Extracted data

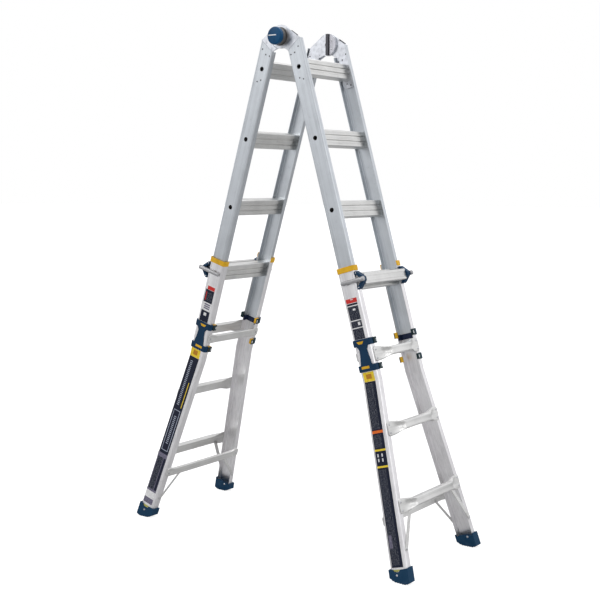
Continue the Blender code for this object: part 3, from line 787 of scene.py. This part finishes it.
def guide_details(tag, where):
    """Amber windows in the guide's bands, amber glide pads, dark clips and small pale marks."""
    half, side = HALVES[tag], SIDES[where]
    face = OUTER["web"] + GAP + 0.0040
    windows, pads, clips, marks = (bmesh.new() for _ in range(4))
    for (n0, n1, n2, n3), s0, s1 in (((-0.022, 0.012, 0.004, -0.014), 1.3085, 1.3190),
                                     ((-0.025, 0.013, 0.013, -0.025), 1.4100, 1.4205)):
        slab(windows, half, side, [(n0, s0), (n1, s0), (n2, s1), (n3, s1)], face - 0.001, face + 0.0006)
    for top, bottom in GUIDE_BANDS:
        middle = (top + bottom) / 2
        hook = [(0.0403, 0.1628), (0.0403, 0.1503), (0.0340, 0.1503), (0.0340, 0.1438),
                (0.0462, 0.1438), (0.0462, 0.1628)]
        grip = [(max(n, 0.0375), y) for n, y in hook]
        plate = [(0.0464, 0.1640), (0.0464, 0.1425), (0.0498, 0.1425), (0.0498, 0.1640)]
        for bm, sign, outline in ((pads, -1, hook), (clips, 1, grip), (clips, -1, plate), (clips, 1, plate)):
            loft(bm, [[spot(half, side, sign * n, y, s) for n, y in outline]
                      for s in (top + 0.001, bottom - 0.001)])
        for sign in (-1, 1):
            start, end = middle - 0.0060, middle + 0.0060
            chip = [(0.1445, start), (0.1490, start), (0.1505, end), (0.1445, end)]
            loft(marks, [[spot(half, side, sign * n, y, s) for y, s in chip] for n in (0.0490, 0.0502)])
    body = f"outer_{tag}"
    piece(f"{body}_guide_windows_{where}", windows, body, "amber", 0.0003)
    piece(f"{body}_guide_pads_{where}", pads, body, "amber", 0.0007)
    piece(f"{body}_guide_clips_{where}", clips, body, "clip", 0.0007)
    piece(f"{body}_guide_marks_{where}", marks, body, "mark")


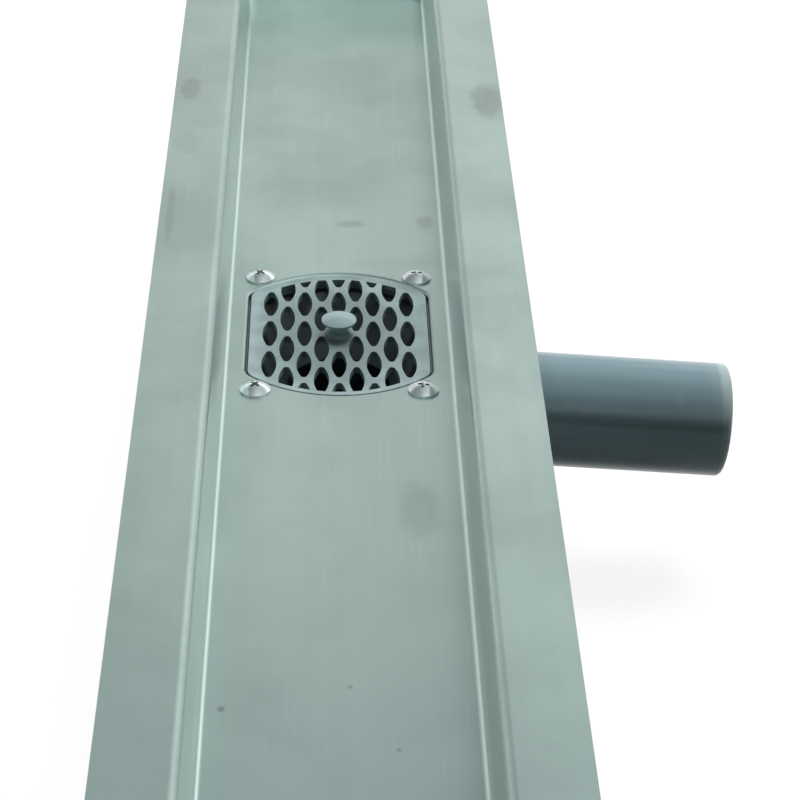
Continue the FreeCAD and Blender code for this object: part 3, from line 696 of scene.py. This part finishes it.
def plastic_material(
    name, base_colour, roughness, second, scale=1.0, shade_and_soil_colour=None, shade_and_soil=0.4, darker_spots=()
):
    """Moulded plastic: slow flow marks, a fine skin, painted shade and soiling in corners, and edges
    lighter from rubbing and a painted highlight.
    """
    material, tree, shader, place = start_material(name)
    skin = use(tree, "moulded_skin", {"Vector": place, "Fine": 2600.0 * scale, "Flow": 55.0 * scale})
    film = use(tree, "cloudy_film", {"Vector": place, "Scale": 34.0 * scale})["Mask"]
    shade_and_soiling = use(tree, "corner_grime", {"Vector": place, "Reach": 0.004, "Amount": shade_and_soil})["Mask"]
    wear = use(tree, "edge_wear", {"Vector": place, "Radius": 0.0005, "Amount": 0.35})["Mask"]
    layers = [(skin["Mask"], 0.55, second)]
    if darker_spots:
        layers.append((marks(tree, place, darker_spots, ragged=0.5), 1, shaded(base_colour, 0.42)))
    # Lighter edges: rubbed wear and a painted highlight.
    layers.append((wear, 1, shaded(base_colour, 1.25, 0.02)))
    # Painted shade and soiling in the corners.
    layers.append((shade_and_soiling, 1, shade_and_soil_colour or shaded(base_colour, 0.35)))
    base = layered(tree, base_colour, *layers)
    rough = roughened(tree, roughness, 0.03, (film, 0.06), (shade_and_soiling, 0.2))
    feed(tree, shader, base, rough, skin["Height"], bump=0.05, distance=0.00006)
    return material


def strap_material(settings):
    """Folded steel strap with resistance-weld marks over it and rolling lines along it."""
    material, tree, shader, place = start_material("strap_steel")
    turned = stretched(tree, place, (1, 1, 1), math.pi / 2)
    grain = use(tree, "rolled_grain", {"Vector": turned, "Across": 1000.0, "Along": 9.0})
    film = use(tree, "cloudy_film", {"Vector": place, "Scale": 28.0})["Mask"]
    shade_and_soil = use(tree, "corner_grime", {"Vector": place, "Reach": 0.004, "Amount": 0.5})["Mask"]
    middles = [sum(corner.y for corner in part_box(strap)) / 2 for strap in STRAPS]
    spots = [
        ((x, y + strap_y, WELD_LEVEL), (WELD_RADIUS, WELD_RADIUS), WELD_STRENGTH)
        for strap_y in middles
        for x, y in WELD_SPOTS
    ]
    welds = marks(tree, place, spots, ragged=0.25)
    base = layered(
        tree, settings.strap,
        (film, 1, shaded(settings.strap, 0.84)),
        (welds, 1, settings.weld),
        # Painted shade and soiling in the strap's corners.
        (shade_and_soil, 1, settings.strap_shade_and_soil),
    )
    rough = between(tree, film, 0, 1, 0.34, 0.44)
    height = maths(tree, "SUBTRACT", weaker(tree, grain["Height"], 0.15), welds)
    shader.inputs["Metallic"].default_value = 1.0
    feed(tree, shader, base, rough, height, bump=0.25, distance=0.0002)
    return material


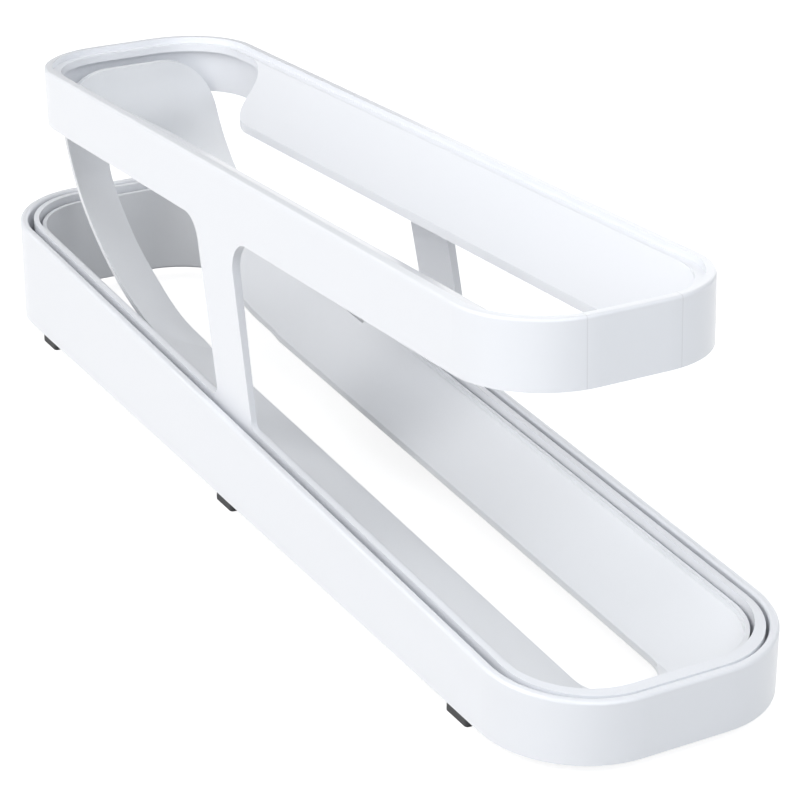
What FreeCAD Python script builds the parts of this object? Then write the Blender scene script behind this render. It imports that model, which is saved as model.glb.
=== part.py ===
# Rolling egg holder: a base ring on six feet, a lower track with its rear chute, and an upper tier.
# Eggs go in at the front of the upper tier, roll to the rear opening, drop onto the chute and roll
# forward along the lower track to the front wall.
# Frame: +Z up, front at -Y, origin on the resting surface below the middle of the base. Millimetres.
import FreeCAD, Part
import math
import os
import Sketcher
from FreeCAD import Placement, Rotation, Vector

# Driving dimensions, one value each, in millimetres and degrees.
SIZES = {
    # base ring
    "base_width": 85.0,
    "base_length": 365.0,
    "base_corner": 29.5,
    "base_wall": 2.65,
    "base_front_height": 18.0,
    "base_rear_height": 35.8,
    "rim_round": 0.9,
    "foot_drop": 3.3,
    # feet and the ledges over them
    "foot_length": 10.8,
    "foot_width": 7.0,
    "foot_corner": 1.0,
    "foot_inset": 0.8,
    "foot_recess": 1.3,
    "foot_clearance": 0.1,
    "foot_setback": 43.5,
    "ledge_length": 18.0,
    "ledge_height": 3.0,
    "ledge_rib_rise": 3.0,
    "ledge_fence": 1.2,
    "slide_clearance": 0.3,
    # collar of the upper tier, inside the base ring
    "collar_gap": 2.0,
    "collar_wall": 1.8,
    "collar_front_gap": 0.2,
    # lower track
    "track_gap": 1.1,
    "track_wall": 1.3,
    "track_lip_drop": 2.3,
    "track_edge_drop": 3.5,
    "track_slot_drop": 14.8,
    "track_thick": 2.0,
    "rail_curve": 150.0,
    "slot_half": 12.0,
    "slot_front_margin": 22.0,
    # chute at the rear of the track
    "notch_setback": 135.5,
    "chute_setback": 113.6,
    "chute_radius": 113.4,
    "chute_bend_height": 50.2,
    "chute_bend_radius": 55.5,
    "chute_edge_drop": 5.1,
    "chute_foot_half": 31.3,
    "chute_top_half": 28.2,
    "chute_head_gap": 1.0,
    "chute_corner": 18.6,
    "chute_slot_top": 69.5,
    # band and tray of the upper tier
    "band_width": 73.7,
    "band_corner": 26.3,
    "band_front_setback": 30.0,
    "band_rear_setback": 18.0,
    "band_height": 19.2,
    "band_front_top": 111.7,
    "band_rear_top": 95.5,
    "band_wall": 2.2,
    "band_round": 0.9,
    "lip_width": 2.7,
    "lip_depth": 1.9,
    "shelf_width": 2.8,
    "plate_thick": 2.4,
    "tray_slot_drop": 14.3,
    "drop_hole_length": 53.9,
    "drop_hole_corner": 21.4,
    "drop_hole_throat": 18.1,
    # struts
    "strut_width": 23.0,
    "strut_wall": 2.7,
    "strut_top_y": 14.0,
    "strut_foot_y": -1.7,
    "strut_top_fillet": 9.0,
    "strut_foot_fillet": 3.0,
    # working values: how far cutters run past a face, and how near counts as touching
    "overrun": 10.0,
    "near_enough": 0.001,
}

# The chute's sections on its lower arc and on its upper, tighter one: share of the arc's sweep, share of the
# trough's depth there, and share of the way from the foot's width to the top's width.
LOWER_SHARES = [(0.0, 1.0, 0.0), (0.25, 1.02, 0.175), (0.5, 1.05, 0.35), (0.75, 1.07, 0.525)]
UPPER_SHARES = [
    (0.0, 1.07, 0.7), (0.15, 1.07, 0.78), (0.29, 1.04, 0.85), (0.39, 0.9, 0.9), (0.47, 0.65, 0.94),
    (0.55, 0.33, 0.98), (0.62, 0.12, 1.0), (0.69, 0.02, 1.0), (0.76, 0.0, 1.0), (0.88, 0.0, 1.0),
    (1.03, 0.0, 1.0),
]

# Where the strut's side view has its corners: shares of its width, from its middle line.
STRUT_SHARES = (-1.0, -0.5, 0.5, 1.0)

doc = FreeCAD.newDocument("egg_holder")
sheet = doc.addObject("Spreadsheet::Sheet", "sizes")


def fill_sheet():
    """Puts each driving dimension in a cell of its own, under its alias."""
    for row, (alias, number) in enumerate(SIZES.items(), start=1):
        sheet.set("A%d" % row, alias)
        sheet.set("B%d" % row, str(number))
        sheet.setAlias("B%d" % row, alias)
    doc.recompute()


def size(formula):
    """Works a formula in the sheet's aliases out to a plain number."""
    answer = sheet.evalExpression(formula)
    return float(getattr(answer, "Value", answer))


def bound(formula):
    """The same formula with each alias pointed at the sheet, for setExpression."""
    words = []
    word = ""
    for letter in formula + " ":
        if letter.isalnum() or letter == "_":
            word += letter
            continue
        words.append("sizes." + word if word in SIZES else word)
        words.append(letter)
        word = ""
    return "".join(words).strip()


def bind(thing, prop, formula):
    """Ties a property to a formula."""
    thing.setExpression(prop, bound(formula))


# Formulas that more than one piece uses.
BASE_HALF = "base_width / 2"
END = "base_length / 2"
RIM_SLOPE = "((base_rear_height - base_front_height) / base_length)"
RIM_TILT = "atan(%s)" % RIM_SLOPE
RIM_MID = "(foot_drop + (base_front_height + base_rear_height) / 2)"
LEDGE_TOP = "(foot_drop + ledge_height)"
COLLAR_OUT = "(base_wall + collar_gap)"
COLLAR_IN = "(base_wall + collar_gap + collar_wall)"
TRACK_OUT = "(base_wall + collar_gap + collar_wall + track_gap)"
TRACK_IN = "(base_wall + collar_gap + collar_wall + track_gap + track_wall)"
TRACK_MID_WALL = "(base_wall + collar_gap + collar_wall + track_gap + track_wall / 2)"
FOOT_PLACE = "(%s - foot_setback)" % END
NOTCH = "(%s - notch_setback)" % END
CHUTE_START = "(%s - chute_setback)" % END
CHUTE_RISE = "(chute_radius - chute_edge_drop)"
CHUTE_Y = "(%s * cos(%s) - %s * sin(%s))" % (CHUTE_START, RIM_TILT, CHUTE_RISE, RIM_TILT)
CHUTE_Z = "(%s + %s * sin(%s) + %s * cos(%s))" % (RIM_MID, CHUTE_START, RIM_TILT, CHUTE_RISE, RIM_TILT)
BEND_TURN = "acos((%s - chute_bend_height) / chute_radius)" % CHUTE_Z
BEND_Y = "(%s + (chute_radius - chute_bend_radius) * sin(%s))" % (CHUTE_Y, BEND_TURN)
BEND_Z = "(%s - (chute_radius - chute_bend_radius) * cos(%s))" % (CHUTE_Z, BEND_TURN)
CHUTE_TOP = "(band_rear_top - lip_depth - plate_thick - chute_head_gap)"
TOP_TURN = "acos((%s - %s) / chute_bend_radius)" % (BEND_Z, CHUTE_TOP)
BAND_HALF = "band_width / 2"
BAND_LENGTH = "(base_length - band_front_setback - band_rear_setback)"
BAND_SLOPE = "((band_front_top - band_rear_top) / %s)" % BAND_LENGTH
BAND_TILT = "atan(%s)" % BAND_SLOPE
BAND_MID = ("0", "(band_front_setback - band_rear_setback) / 2", "(band_front_top + band_rear_top) / 2")
BAND_END = "(%s / 2)" % BAND_LENGTH
SHELF = "(lip_width + shelf_width)"


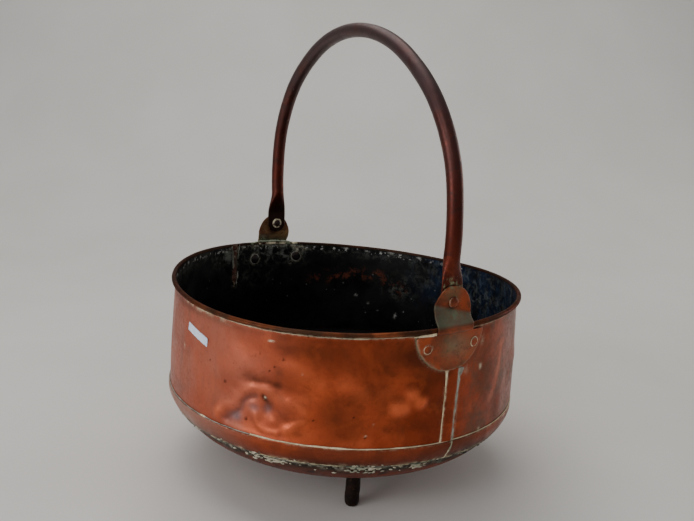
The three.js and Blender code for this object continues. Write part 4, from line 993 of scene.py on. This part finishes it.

What is expected
Among the entries above, how many lines hold the string "scene"? Give the number by itself.

Exercise output
4